The stage works of Bela Bartok
Part of the English National Opera Opera Guides series, this book is more than an introduction to  Bartók’s stage music, as it includes comprehensive discussions of sources and libretti for Duke Bluebeard’s Castle, The Wooden Prince, and The Miraculous Mandarin by several expert authors. You can read a translation of  Menyhért Lengyel’s scenario for The Miraculous Mandarin, as well as a guide to the music’s thematic material. Succinct yet detailed, this book is an outstanding guide to Bartók’s music for the stage, providing analysis and context to three early-twentieth-century masterpieces.

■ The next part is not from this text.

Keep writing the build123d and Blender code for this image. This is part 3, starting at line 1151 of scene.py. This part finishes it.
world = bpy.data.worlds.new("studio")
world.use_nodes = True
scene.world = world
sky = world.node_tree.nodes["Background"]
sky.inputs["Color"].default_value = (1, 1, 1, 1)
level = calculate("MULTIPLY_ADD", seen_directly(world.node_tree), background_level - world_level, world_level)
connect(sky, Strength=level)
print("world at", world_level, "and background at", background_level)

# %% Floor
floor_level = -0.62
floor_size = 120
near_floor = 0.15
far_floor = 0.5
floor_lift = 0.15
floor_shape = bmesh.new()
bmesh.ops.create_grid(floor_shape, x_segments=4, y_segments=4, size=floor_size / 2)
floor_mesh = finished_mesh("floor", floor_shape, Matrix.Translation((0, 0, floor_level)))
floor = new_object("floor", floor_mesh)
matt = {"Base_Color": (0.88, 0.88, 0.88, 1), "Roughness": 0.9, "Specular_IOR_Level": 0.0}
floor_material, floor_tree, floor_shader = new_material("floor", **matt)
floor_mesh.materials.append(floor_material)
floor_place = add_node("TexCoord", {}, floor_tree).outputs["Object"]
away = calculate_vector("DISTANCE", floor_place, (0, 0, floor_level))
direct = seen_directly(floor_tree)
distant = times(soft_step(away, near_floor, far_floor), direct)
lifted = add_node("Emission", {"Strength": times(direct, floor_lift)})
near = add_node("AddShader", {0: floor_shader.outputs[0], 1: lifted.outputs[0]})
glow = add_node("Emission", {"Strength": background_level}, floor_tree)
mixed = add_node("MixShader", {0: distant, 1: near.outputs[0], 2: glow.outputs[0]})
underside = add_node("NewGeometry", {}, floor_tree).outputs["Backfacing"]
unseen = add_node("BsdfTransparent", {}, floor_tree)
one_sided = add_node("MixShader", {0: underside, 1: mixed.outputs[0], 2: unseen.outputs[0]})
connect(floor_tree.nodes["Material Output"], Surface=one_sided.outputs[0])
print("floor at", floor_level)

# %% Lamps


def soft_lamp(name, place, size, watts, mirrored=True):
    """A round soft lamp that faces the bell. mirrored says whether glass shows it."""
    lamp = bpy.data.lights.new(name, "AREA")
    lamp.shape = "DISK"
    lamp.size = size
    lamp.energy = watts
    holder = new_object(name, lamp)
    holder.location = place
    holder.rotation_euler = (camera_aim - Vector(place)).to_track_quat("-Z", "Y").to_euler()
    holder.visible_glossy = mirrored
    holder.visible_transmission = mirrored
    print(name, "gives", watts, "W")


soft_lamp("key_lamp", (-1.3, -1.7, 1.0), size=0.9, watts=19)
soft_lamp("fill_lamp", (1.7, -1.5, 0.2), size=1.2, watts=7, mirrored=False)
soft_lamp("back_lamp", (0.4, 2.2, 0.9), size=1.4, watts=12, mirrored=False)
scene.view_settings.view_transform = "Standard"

Bartok remembered / Gillies, Malcolm
‘What was Bartók really like?’ This is the question that motivated Professor Malcolm Gillies to assemble Bartók Remembered, an edited collection of recollections about the composer, beginning with his mother’s account of Bartók’s early years, early illnesses, and early education. Every recollection offers a unique, personal impression of Bartók as a composer, pianist, scholar, and friend. Violinist Joseph Szigeti describes performing sonatas with Bartók, and regrets the composer’s reluctance to record more of his own music; Igor Stravinsky, in conversation with Robert Craft, speaks of Bartók’s sensitive ear, but is equivocal about Bartók’s gusto for, and devotion to, his native Hungarian folklore as a musical source. These are just two of the vivid, and often deeply moving, vignettes in Bartók Remembered.